Build Your Personal Brand and Visibility
In a crowded field, “closed mouths don’t get fed.” Naman Kapur urges you to showcase your work publicly and build a personal brand that highlights your wins. Write concise LinkedIn posts about features you shipped, contribute commentary on Twitter threads, or start a blog documenting your roadmap experiments. Don’t just solve algorithm challenges in isolation; schedule real interviews with companies you admire to refine your communication under pressure. When you DM founders or product leaders with thoughtful feedback, you stand out more than a generic resume. Track engagement metrics—likes, comments, or collaboration requests—to gauge what resonates. You might even record a short video demo of your side project and host a live Q&A on YouTube to gather feedback. Engaging in community forums, hackathons, or open-source contributions further amplifies your brand and builds credibility ahead of meaningful interviews in 2025.
“Closed mouths don’t get fed.” — Naman Kapur
Own Your Career Growth with Initiative
Your career trajectory is ultimately in your hands.

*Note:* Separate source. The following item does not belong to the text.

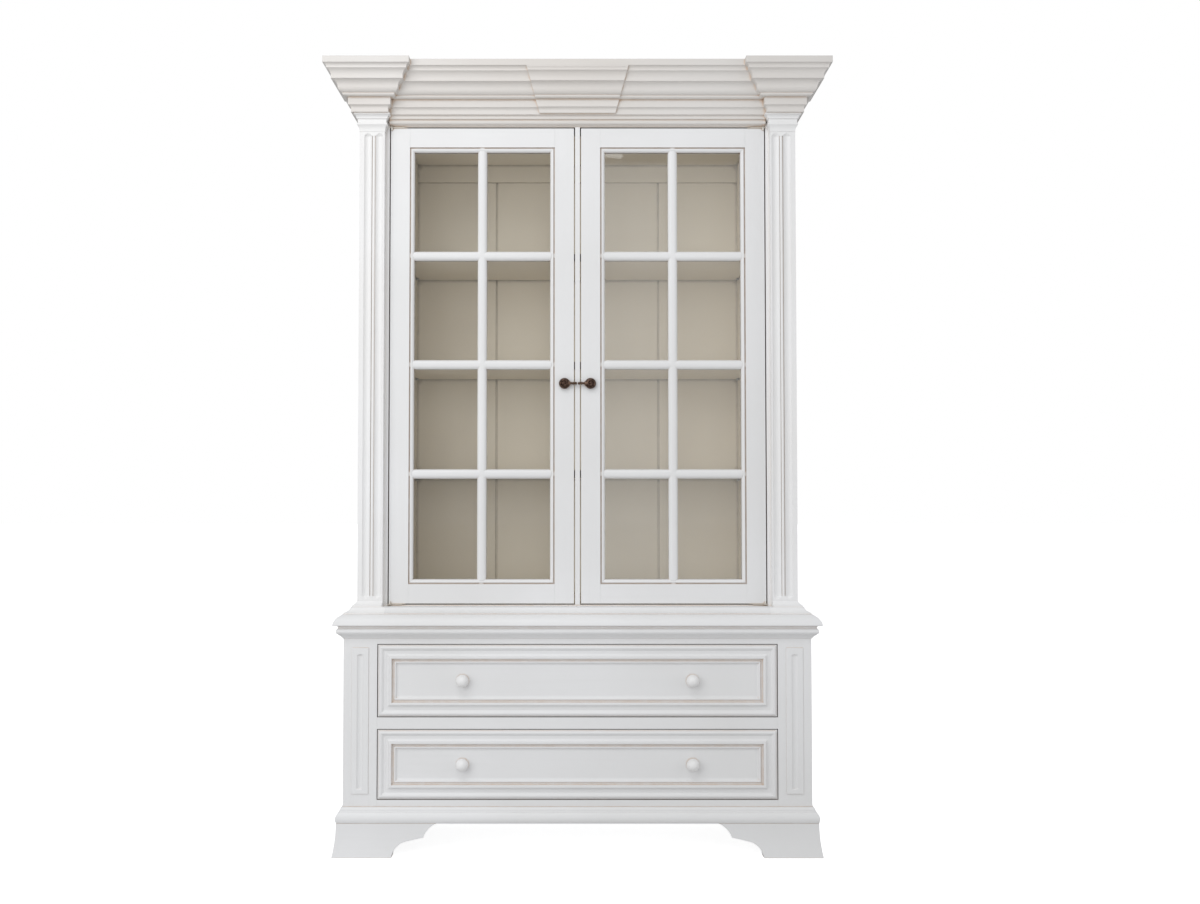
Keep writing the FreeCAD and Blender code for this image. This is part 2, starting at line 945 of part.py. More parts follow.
def door_members():
    """Full-height stiles with rails between them, each with its length of moulding."""
    x0, x1, z0, z1 = door_flat()
    y0, y1 = door_y, door_back_y
    outer_run, top_run, inner_run, bottom_run = sash_runs()
    stile_outer = box(-door_outer_x, x0, y0, y1, door_z, door_top_z)
    stile_inner = box(x1, -door_inner_x, y0, y1, door_z, door_top_z)
    rail_top = box(x0, x1, y0, y1, z1, door_top_z)
    rail_bottom = box(x0, x1, y0, y1, door_z, z0)
    members = []
    for flat, run in (
        (stile_outer, outer_run),
        (stile_inner, inner_run),
        (rail_top, top_run),
        (rail_bottom, bottom_run),
    ):
        members.append(joined([flat, run]))
    spindle = rod(
        spindle_radius + spindle_clearance,
        Vector(-latch_x(), y0 - 1, latch_z()),
        Vector(0, 1, 0),
        door_thickness + 2,
    )
    members[1] = members[1].cut(spindle)
    return members


def muntin_outline():
    seat = door_thickness - glass_seat_depth
    half = muntin_width / 2
    web = muntin_web / 2
    crest = door_thickness - 2
    return [
        (-web, 0),
        (web, 0),
        (web, seat),
        (half, seat),
        (half, seat + 1.5, 2),
        (web, crest),
        (-web, crest, 2),
        (-half, seat + 1.5),
        (-half, seat),
        (-web, seat),
    ]


def muntins(members):
    """One upright for the full height, and cross bars coped to it and to the frame."""
    x0, x1, z0, z1 = door_flat()
    back = door_back_y
    middle = (x0 + x1) / 2
    upright = moulded_run(muntin_outline(), (middle, z0), (0, 1), z1 - z0, FRONT, (0, 0))
    upright.translate(Vector(0, back, 0))
    for member in members[2:]:
        upright = upright.cut(member)
    bars = []
    for z in muntin_rows():
        bar = moulded_run(muntin_outline(), (x0, z), (1, 0), x1 - x0, FRONT, (0, 0))
        bar.translate(Vector(0, back, 0))
        bar = bar.cut(members[0]).cut(members[1]).cut(upright)
        bars += bar.Solids
    return [upright] + bars


def muntin_rows():
    z0, z1 = door_glass_opening()[2:]
    pitch = (z1 - z0 + muntin_width) / pane_rows
    return [z0 + pitch * i - muntin_width / 2 for i in range(1, pane_rows)]


def pane_rectangles():
    """Edges of the visible glass of each pane: x0, x1, z0, z1."""
    x0, x1, z0, z1 = door_glass_opening()
    middle = (x0 + x1) / 2
    half = muntin_width / 2
    columns = [(x0, middle - half), (middle + half, x1)]
    rows = muntin_rows()
    floors = [z0] + [z + half for z in rows]
    heads = [z - half for z in rows] + [z1]
    return [(a, b, c, d) for a, b in columns for c, d in zip(floors, heads)]


def door_glass():
    panes = []
    reach = glass_rebate - glass_clearance
    y0 = door_y + glass_seat_depth
    for x0, x1, z0, z1 in pane_rectangles():
        panes.append(box(x0 - reach, x1 + reach, y0, y0 + glass_thickness, z0 - reach, z1 + reach))
    return panes


def glass_stops():
    """Strips behind the glass, two upright and two across for each pane."""
    y0 = door_y + glass_seat_depth + glass_thickness
    y1 = door_back_y
    strips = []
    for x0, x1, z0, z1 in pane_rectangles():
        outer = (x0 - glass_rebate, x1 + glass_rebate, z0 - glass_rebate, z1 + glass_rebate)
        strips += [
            box(outer[0], x0, y0, y1, outer[2], outer[3]),
            box(x1, outer[1], y0, y1, outer[2], outer[3]),
            box(x0, x1, y0, y1, outer[2], z0),
            box(x0, x1, y0, y1, z1, outer[3]),
        ]
    return strips


def pivot_x():
    return door_outer_x - pivot_pin_stand


def leaf(x0, x1, z0, hole):
    """A thin leaf with a rounded ear in front of the door face, round the pin."""
    ear = pivot_pin_radius + pivot_ear
    axis = Vector(-pivot_x(), door_y - pivot_pin_stand, z0)
    plate = box(x0, x1, door_y - pivot_pin_stand, door_back_y - 4, z0, z0 + pivot_leaf)
    plate = joined([plate, rod(ear, axis, UP, pivot_leaf)])
    if hole:
        plate = plate.cut(rod(pivot_pin_radius + pivot_clearance, axis, UP, pivot_leaf))
    return plate


def door_leaves():
    """Leaves screwed to the ends of the door, with the holes that the pins turn in."""
    x0 = -door_outer_x + 0.5
    x1 = x0 + door_leaf_length
    top = leaf(x0, x1, door_top_z, True)
    bottom = leaf(x0, x1, door_z - pivot_leaf, True)
    return [top, bottom]


def case_leaves():
    """Leaves screwed to the rails over and under the door, with their pins."""
    x0 = -opening_x
    x1 = x0 + case_leaf_length
    solids = []
    for z, pin_z in (
        (head_z - pivot_leaf, door_top_z - pivot_pin_bite),
        (sill_z, sill_z),
    ):
        start = Vector(-pivot_x(), door_y - pivot_pin_stand, pin_z)
        length = door_gap + pivot_pin_bite
        pin = rod(pivot_pin_radius, start, UP, length)
        solids.append(joined([leaf(x0, x1, z, False), pin]))
    return solids


def latch_x():
    return door_inner_x + latch_from_door_edge


def latch_z():
    return door_z + latch_height_above_door


def latch():
    """Knob with a finger toward the centre stile, spindle through the door, and a tongue
    behind it that stands upright until the knob is turned."""
    x, z = -latch_x(), latch_z()
    face = door_y - latch_lift
    tongue_y = door_back_y + tongue_gap
    tongue_back = tongue_y + tongue_thickness
    boss_back = door_y - latch_boss_gap
    knob = turned(
        [
            (0, face - tongue_back),
            (spindle_radius, face - tongue_back),
            (spindle_radius, face - boss_back),
            (2 * spindle_radius, face - boss_back),
            (2 * spindle_radius, 0),
            (latch_knob_radius - 3, 0, 1.2),
            (latch_knob_radius, 4, 1.5),
            (latch_knob_radius - 5, latch_knob_depth - 3),
            (latch_knob_radius - 10, latch_knob_depth - 0.6),
            (latch_knob_radius - 12, latch_knob_depth),
            (0, latch_knob_depth),
        ],
        Vector(x, face, z),
        Vector(0, -1, 0),
        Vector(-1, 0, 0),
    )
    reach = latch_x() - latch_tip_gap
    finger = turned(
        [
            (0, 8),
            (5.5, 8),
            (3.2, reach - 13),
            (4.4, reach - 12, 0.8),
            (4.4, reach - 9),
            (3.0, reach - 8),
            (3.0, reach - 5),
            (4.4, reach - 4, 0.8),
            (4.4, reach - 1),
            (3.4, reach),
            (0, reach),
        ],
        Vector(x, face - latch_knob_depth / 2 + 1, z),
        Vector(1, 0, 0),
        Vector(0, -1, 0),
    )
    half = tongue_width / 2
    tongue = joined(
        [
            box(x - half, x + half, tongue_y, tongue_back, z, z + reach - half),
            rod(half, Vector(x, tongue_y, z + reach - half), Vector(0, 1, 0), tongue_thickness),
            rod(half + 2, Vector(x, tongue_y, z), Vector(0, 1, 0), tongue_thickness),
        ]
    )
    return [knob, finger.cut(knob), tongue.cut(knob)]


# ---------------------------------------------------------------- every node


def drawer_nodes(name):
    return {
        name + "_drawer_front": [drawer_front(name).cut(screw_holes(name))],
        name + "_drawer_sides": drawer_sides(name),
        name + "_drawer_bottom": [drawer_bottom(name)],
        name + "_drawer_back": [drawer_back(name)],
        name + "_drawer_knobs": drawer_knobs(name),
    }


def screw_holes(name):
    z = drawer_z[name] + drawer_opening[name] / 2
    return Part.makeCompound([knob_screw(x, z) for x in (-knob_spacing / 2, knob_spacing / 2)])


def door_nodes():
    members = door_members()
    return {
        "door_stiles": members[:2],
        "door_rails": members[2:],
        "door_muntins": muntins(members),
        "door_glass": door_glass(),
        "door_glass_stops": glass_stops(),
        "door_pivots": door_leaves(),
    }


def mirrored_all(solids):
    return [mirrored(solid) for solid in solids]


def all_nodes():
    nodes = {
        "rear_feet": rear_foot_left() + mirrored_all(rear_foot_left()),
        "base_moulding": base_moulding(),
        "base_bottom_panel": [
            box(
                base_thickness - case_x,
                case_x - base_thickness,
                case_y + base_thickness,
                back_y,
                case_z - bottom_thickness,
                case_z,
            )
        ],
        "base_rail_bottom": [rail(case_z, drawer_z["lower"])],
        "base_rail_middle": [rail(middle_rail_z, drawer_z["upper"])],
        "base_rail_top": [rail(top_rail_z, waist_board_z)],
        "base_back_panel": [
            box(-case_inner_x, case_inner_x, back_face_y, back_y, case_z, waist_board_z)
        ],
        "drawer_runners": drawer_runners(),
        "waist_board": [box(-case_x, case_x, case_y, back_y, waist_board_z, hutch_z)],
        "waist_moulding": waist_moulding(),
        "hutch_base_rail": [hutch_base_rail()],
        "hutch_base_moulding": hutch_base_moulding(),
        "hutch_bottom_board": [hutch_board(hutch_z, sill_z, door_y + rail_depth)],
        "hutch_centre_stile": [
            box(
                -centre_stile_width / 2,
                centre_stile_width / 2,
                door_y,
                door_back_y,
                sill_z,
                head_z,
            )
        ],
        "hutch_head_rail": [head_rail()],
        "hutch_top_board": [
            hutch_board(ceiling_z, ceiling_z + hutch_board_thickness, door_back_y + door_stop_gap)
        ],
        "hutch_back_panel": [hutch_back_panel()],
        "shelf_pins": shelf_pins_left() + mirrored_all(shelf_pins_left()),
        "cornice_runs": cornice_runs(),
        "cornice_keystone": [cornice_keystone()],
        "door_pivot_pins": case_leaves() + mirrored_all(case_leaves()),
    }
    side = box(-case_x, -case_inner_x, post_back_y, back_y, case_z, waist_board_z)
    pairs = {
        "base_side": [side],
        "hutch_side": hutch_side_left(),
        "hutch_pilaster": pilaster_left(),
        "base_corner_post": [corner_post_left()],
        "front_foot": front_foot_left(),
        "cornice_block": [cornice_block_left()],
    }
    for name, solids in pairs.items():
        nodes[name + "_left"] = solids
        nodes[name + "_right"] = mirrored_all(solids)
    for name, level in zip(("lower", "middle", "upper"), shelf_levels()):
        nodes["shelf_" + name] = [shelf(level)]
    for name in ("upper", "lower"):
        nodes.update(drawer_nodes(name))
    for name, solids in door_nodes().items():
        nodes["left_" + name] = solids
        nodes["right_" + name] = mirrored_all(solids)
    nodes["left_latch"] = latch()
    nodes["right_latch"] = mirrored_all(latch())
    return nodes


os.makedirs("parts", exist_ok=True)
for node, solids in all_nodes().items():
    shape = solids[0] if len(solids) == 1 else Part.makeCompound(solids)
    shape.exportStep("parts/" + node + ".step")
    print(node, len(shape.Solids), round(shape.Volume / 1e3, 1), shape.isValid())
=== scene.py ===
import json
import math

import bmesh
import bpy
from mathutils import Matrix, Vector


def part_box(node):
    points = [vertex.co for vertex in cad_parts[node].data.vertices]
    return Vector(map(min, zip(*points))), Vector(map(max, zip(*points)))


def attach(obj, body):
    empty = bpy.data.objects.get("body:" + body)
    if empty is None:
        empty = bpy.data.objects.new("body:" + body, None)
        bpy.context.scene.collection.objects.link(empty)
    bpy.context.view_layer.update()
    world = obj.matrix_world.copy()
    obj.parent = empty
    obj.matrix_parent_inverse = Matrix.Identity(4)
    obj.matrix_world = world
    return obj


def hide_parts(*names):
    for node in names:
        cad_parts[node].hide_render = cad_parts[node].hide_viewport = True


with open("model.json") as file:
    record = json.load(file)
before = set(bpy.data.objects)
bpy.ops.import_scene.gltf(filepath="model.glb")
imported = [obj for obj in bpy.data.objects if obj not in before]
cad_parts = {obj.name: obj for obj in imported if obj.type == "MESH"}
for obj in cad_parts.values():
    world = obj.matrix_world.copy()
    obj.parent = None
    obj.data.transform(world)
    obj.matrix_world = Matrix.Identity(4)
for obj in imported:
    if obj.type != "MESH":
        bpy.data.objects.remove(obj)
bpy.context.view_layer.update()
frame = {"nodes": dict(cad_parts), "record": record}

scene = bpy.context.scene
nodes = frame["nodes"]
record = frame["record"]

# ---------------------------------------------------------------- camera, light and floor

camera_data = bpy.data.cameras.new("camera")
camera_data.lens = 35.4
camera_data.sensor_width = 36.0
camera_data.shift_x = 0.01875
camera = bpy.data.objects.new("camera", camera_data)
camera.location = (0.0, -3.345, 0.9725)
camera.rotation_euler = (math.radians(90 + 1.845), 0.0, 0.0)
scene.collection.objects.link(camera)
scene.camera = camera
scene.view_settings.view_transform = "Standard"

world = bpy.data.worlds.new("studio")
world.use_nodes = True
scene.world = world
sky_tree = world.node_tree
room = sky_tree.nodes["Background"]
room.inputs["Color"].default_value = (0.97, 0.985, 1.0, 1.0)
room.inputs["Strength"].default_value = 0.57
paper = sky_tree.nodes.new("ShaderNodeBackground")
paper.inputs["Color"].default_value = (1.0, 1.0, 1.0, 1.0)
rays = sky_tree.nodes.new("ShaderNodeLightPath")
choose = sky_tree.nodes.new("ShaderNodeMixShader")
sky_tree.links.new(rays.outputs["Is Camera Ray"], choose.inputs[0])
sky_tree.links.new(room.outputs[0], choose.inputs[1])
sky_tree.links.new(paper.outputs[0], choose.inputs[2])
sky_tree.links.new(choose.outputs[0], sky_tree.nodes["World Output"].inputs["Surface"])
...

Utsav from Engineering With Utub recommends defining clear milestones for one, three, and five years—then co-author a roadmap with your manager or mentor. Document the technical skills, project scope, and leadership experiences you need, and set quarterly check-ins to ensure you stay on track. Jason Goodison reinforces this ownership by urging you to take initiative: if you see a manual process ripe for automation, don’t wait for permission—learn a scripting language, build a prototype, and ship it. Present the solution as a completed asset, making it nearly impossible for stakeholders to say no. To supercharge your initiative, join a cross-team hackathon or lead a brown-bag session on a new framework. Document your wins and roadblocks in a public journal or internal wiki. This visibility not only helps you reflect but also signals leadership potential when you leverage those experiences during performance reviews.

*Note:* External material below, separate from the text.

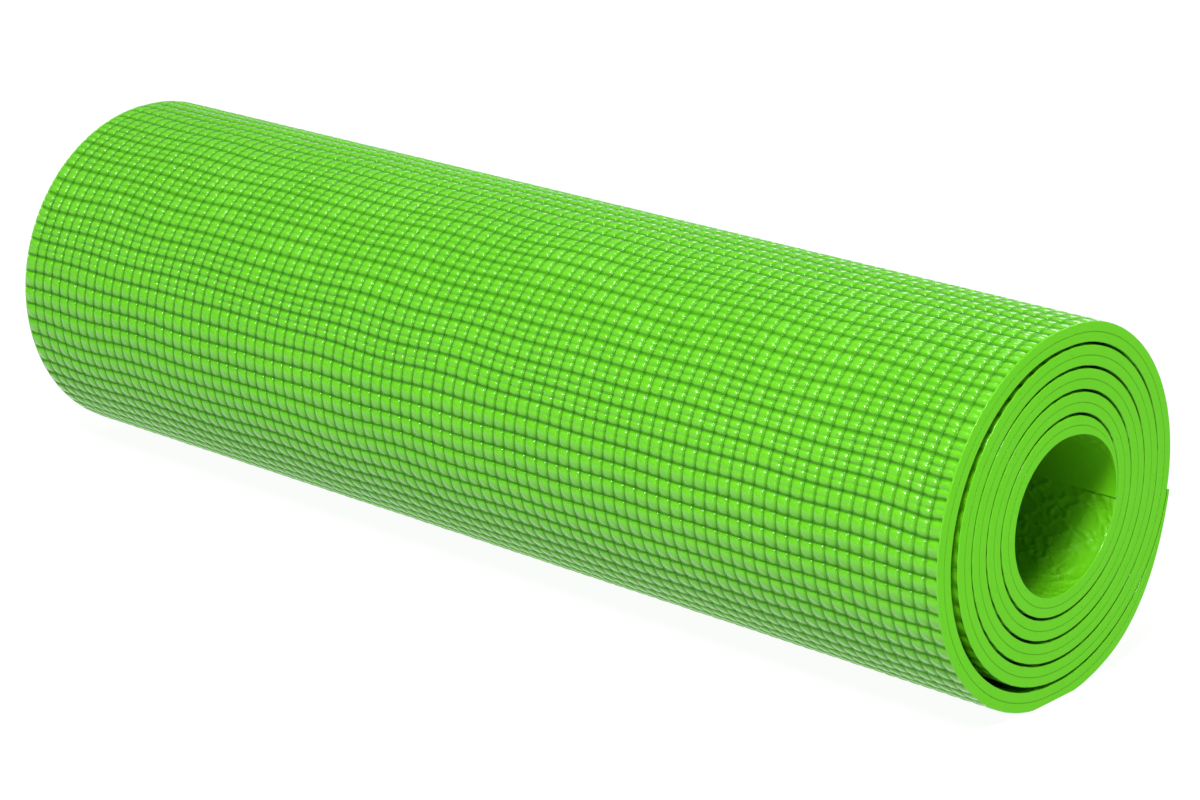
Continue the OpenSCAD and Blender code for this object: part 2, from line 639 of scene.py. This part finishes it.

Leverage and Deepen Your Technical Expertise
When transitioning or advancing in tech, it’s easy to chase the latest shiny framework. Raj of Cloud With Raj advises leveraging your existing background to enter adjacent fields—such as using your software-development experience to master AWS compute services. Similarly, Kevin Naughton Jr. stresses the importance of diving into details: instead of learning just 20% of a concept, embrace the fundamentals so deeply that you’ll avoid inefficiencies and refine best practices. Start by choosing one area—cloud deployment patterns or a language runtime—and build proof-of-concepts that demonstrate your mastery. Document your POCs in a public repo, explain the architecture and trade-offs, and prepare to answer “why” questions in interviews. Complement hands-on work with targeted certifications or whitepapers on emerging architectures. Participate in cloud user groups or tech deep-dives, and present your findings internally or at meetups. This not only solidifies your knowledge but also demonstrates thought leadership to future collaborators and hiring managers.

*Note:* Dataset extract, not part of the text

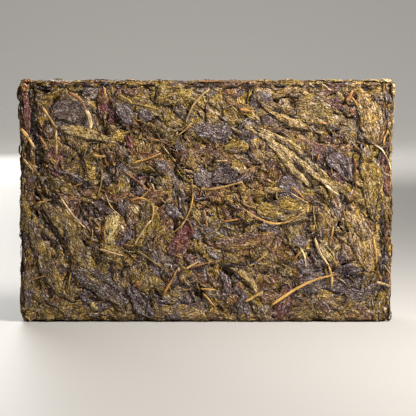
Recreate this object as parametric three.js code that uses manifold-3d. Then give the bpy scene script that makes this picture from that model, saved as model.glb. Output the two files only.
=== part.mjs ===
// A brick of pressed tea: whole leaves, buds and stalks squeezed together in a rectangular mould
// until they hold as one slab. It stands on one long edge. X runs along the brick, Y through its
// thickness with the front face towards -Y, and Z up from the edge that it stands on.
// Everything is in millimetres.

import * as THREE from "three";
import { mergeVertices } from "three/addons/utils/BufferGeometryUtils.js";
import Module from "manifold-3d";

// The inside of the mould, which every leaf is pressed against
const LENGTH = 140;
const DEPTH = 22;
const HEIGHT = 91;

// The skin is a grid that follows the tops of the leaves, about this far apart
const CELL = 4.0;
const CORNER_ROUNDING = 1.6;
const JITTER = 0.55;
const JITTER_WAVES = new THREE.Vector3(12.9898, 78.233, 37.719);
const ON_FACE = 1e-6;

// Leaves of the skin: pointed at both ends, a little crowned, each pressed in to its own depth
const LEAF_LENGTH = [18, 38];
const LEAF_WIDTH = [5.5, 11];
const LEAF_BOW = 3;
const LEAF_TAPER = 0.6;
const LEAF_CROWN = 0.8;
const LEAF_SLANT = 0.09;
const LEAF_SUNK = [0.5, 1.5];
const GAP_SUNK = 1.8;
const EDGE_MARGIN = 1;

// Which way the leaves lie on a broad face, in degrees and mm: along its edge within the border,
// and elsewhere aslant in long swirls
const BORDER = 8;
const BORDER_SPREAD = 8;
const SLANT = -38;
const SLANT_SPREAD = 35;
const SWIRL = 50;
const SWIRL_WIDTH = 17;
const SWIRL_HEIGHT = 13;
const SWIRL_START = 0.8;

// Leaves on top of the skin: folded along their middle, so that the section is a diamond
const FOLDED_SIDES = 4;
const FOLDED_STATIONS = 5;
const FOLDED_LENGTH = [22, 36];
const FOLDED_WIDTH = [4.5, 7.5];
const FOLDED_THICKNESS = 3.2;
const FOLDED_LIFT = 0.75;
const FOLDED_BOW = 3;
const FIRST_FOLDED = 7;

// Stalks: thin twigs that follow the skin, most of their depth sunk into it
const STALK_SIDES = 5;
const STALK_STATIONS = 4;
const STALK_LENGTH = [14, 26];
const STALK_WIDTH = [1.0, 1.5];
const STALK_THICKNESS = 2.2;
const STALK_LIFT = 0.45;
const STALK_BOW = 1.8;
const FIRST_STALK = 50;

// Every folded leaf and stalk stays this far inside the edges of its face
const SIDE_MARGIN = 2.4;

// The leaves that stand out on the front face: where each one starts and ends, measured right of
// the middle and up from the foot, then its bow to the left of that line and its width
const FRONT_LEAVES = [
  ["pale_leaf_upper_left", [-55.6, 73.4], [-34.1, 68.1], 0.8, 4.2],
  ["long_pale_leaf", [14.0, 74.9], [50.3, 48.4], 3.0, 5.4],
  ["leaf_below_the_long_one", [22.5, 70.6], [39.6, 51.0], 1.0, 5.5],
  ["leaf_above_the_long_one", [20.2, 84.2], [43.4, 73.6], -1.5, 6.0],
  ["brown_strip_left_edge", [-68.6, 90.2], [-66.8, 70.5], 0.2, 3.0],
  ["brown_strip_left_middle", [-39.5, 68.4], [-33.5, 52.7], 0.6, 3.6],
  ["round_leaf_top", [-21.0, 84.6], [-4.8, 86.4], 0.6, 8.0],
  ["dark_leaf_right", [39.0, 70.5], [57.0, 51.0], 1.2, 10.0],
  ["folded_bud_leaf", [-38.3, 28.6], [-32.8, 42.6], 1.2, 5.5],
  ["heart_shaped_leaf", [-26.8, 28.4], [-20.7, 47.0], -1.2, 8.0],
  ["maroon_leaf", [-13.7, 25.2], [-4.6, 36.8], 0.4, 6.5],
  ["pale_leaf_lower_middle", [6.2, 22.2], [20.0, 10.0], 1.8, 3.6],
  ["slate_leaf_lower_left", [-51.0, 19.5], [-29.6, 6.9], 0.8, 9.0],
  ["slate_leaf_foot", [-29.0, 14.5], [-19.8, 1.6], -0.6, 6.5],
  ["bluish_leaf", [-34.0, 25.0], [-21.5, 18.0], 0.6, 6.5],
  ["leaf_lower_left", [-66.4, 38.3], [-53.6, 9.4], -1.0, 6.5],
  ["leaf_left_middle", [-61.9, 46.5], [-44.6, 19.9], 1.2, 6.5],
  ["tan_leaf_right", [53.5, 42.7], [62.8, 18.9], 0.8, 8.0],
  ["curled_dark_leaf", [-58.2, 79.5], [-43.2, 79.5], 1.0, 8.0],
  ["dark_leaf_foot_right", [36.4, 11.0], [57.5, 4.0], 0.6, 9.0],
  ["blue_leaf_top_middle", [-4.3, 75.8], [10.6, 66.5], 0.4, 8.0],
  ["round_leaf_middle", [19.0, 43.5], [39.0, 43.0], -1.0, 9.0],
  ["brown_leaf_middle", [3.0, 29.3], [26.0, 33.8], -0.8, 6.5],
  ["tan_leaf_upper_right", [57.3, 86.5], [63.8, 66.0], 0.6, 8.0],
  ["olive_leaf_right_edge", [60.0, 66.5], [64.0, 38.0], 0.6, 8.5],
];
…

Master the Art of Storytelling
Rahul Pandey underscores that your career is driven by the story you tell: about your past challenges, decisions, and outcomes. Avoid casting yourself as a victim (“I got laid off” or “I was stuck on a bad project”). Instead, frame each experience as a deliberate chapter—highlight how you identified a user-activation issue, proposed a solution across four months, and measured a 15% improvement. Use concrete metrics and narrative arcs so that peers and hiring managers remember you as someone who solved real problems. Powerful storytelling isn’t about embellishment; it’s about assigning meaning and ownership to your journey. Adopt proven storytelling frameworks such as STAR (Situation, Task, Action, Result) to structure your narratives. Practice by writing concise synopses of each project, then refine your delivery until your audience can recall key figures and decisions. Sharing these stories in blog posts or team presentations builds confidence and makes your contributions memorable.
Cultivate Trust and Tackle Unpopular Problems
Progress often hinges on trust and the willingness to handle grunt work. Zach from Data With Zach advises engineering professionals to have honest conversations with their managers about trust—ask what skills you need to own stretch assignments. Simultaneously, Puja Dutt encourages you to solve problems that nobody else wants to touch: outdated test suites, missing documentation, or thorny migration tasks. By stepping up where others shy away, you build credibility with both your manager and their leadership chain. The impact compounds: as trust grows, you’ll earn more autonomy; as you fix systemic pain points, you’ll gain visibility across teams. Prepare a feedback loop: after solving a tough issue, document the problem, your solution, and lessons learned in a one-pager. Present it during your next skip-level meeting to highlight impact and reinforce trust. Tackling these “dark horse” tasks consistently positions you as a go-to problem solver.
Focus on High-Impact, Solutions-Oriented Actions
Managers remember those who arrive with solutions, not just problems. Matt Huang recommends that before any meeting, brainstorm two or three paths forward—even if you’re still refining the answer. Document your proposed approaches in a one-page brief, including benefits, trade-offs, and a tentative timeline. Alex Nguyen adds that framing problems by impact—such as optimizing on-call reliability or speeding up deployment pipelines—helps you prioritize issues that affect hundreds or thousands of users. Create a concise document, share it with stakeholders to align, then execute. Use simple tables or diagrams to compare solution options, outlining cost, time, and risk. Share this analysis before critical meetings so stakeholders can review asynchronously. When you follow through on the chosen path, update your documentation with actual vs. projected metrics. This level of rigor cements your reputation as a data-driven decision-maker.
Plan, Pursue Curiosity, and Embrace Discomfort
As 2025 unfolds, guard against complacency. Ryan Peterman advocates writing down your objectives and execution plans—it clarifies thinking, generates shareable artifacts, and builds your internal brand. Combine this with Peter Yang’s advice: stop waiting for permission to pursue your curiosities. Conduct deep dives on target companies, propose product enhancements directly to leaders, or ship a small app that solves a common user problem. Meanwhile, Melky warns that comfort zones stunt growth; regularly ask for new responsibilities or volunteer for unfamiliar roles. Keep a weekly journal of goals achieved, roadblocks encountered, and ideas sparked by curiosity. Pair up with an accountability partner to review each other’s plans and challenge comfort zones. Whether it’s volunteering for a cross-functional project or exploring a new programming language, these deliberate practices ensure you keep learning and growing.
By integrating these distilled insights from leading tech YouTubers into your daily routine, you can forge a more intentional and impactful career path in 2025.
Bold Actionable Takeaway: Pick one piece of advice from this list and commit to implementing it today. Reflect on your next steps and share a timeline: will you schedule a mentor chat this week, or draft your first career narrative by month’s end? Documenting these micro-commitments turns inspiration into action.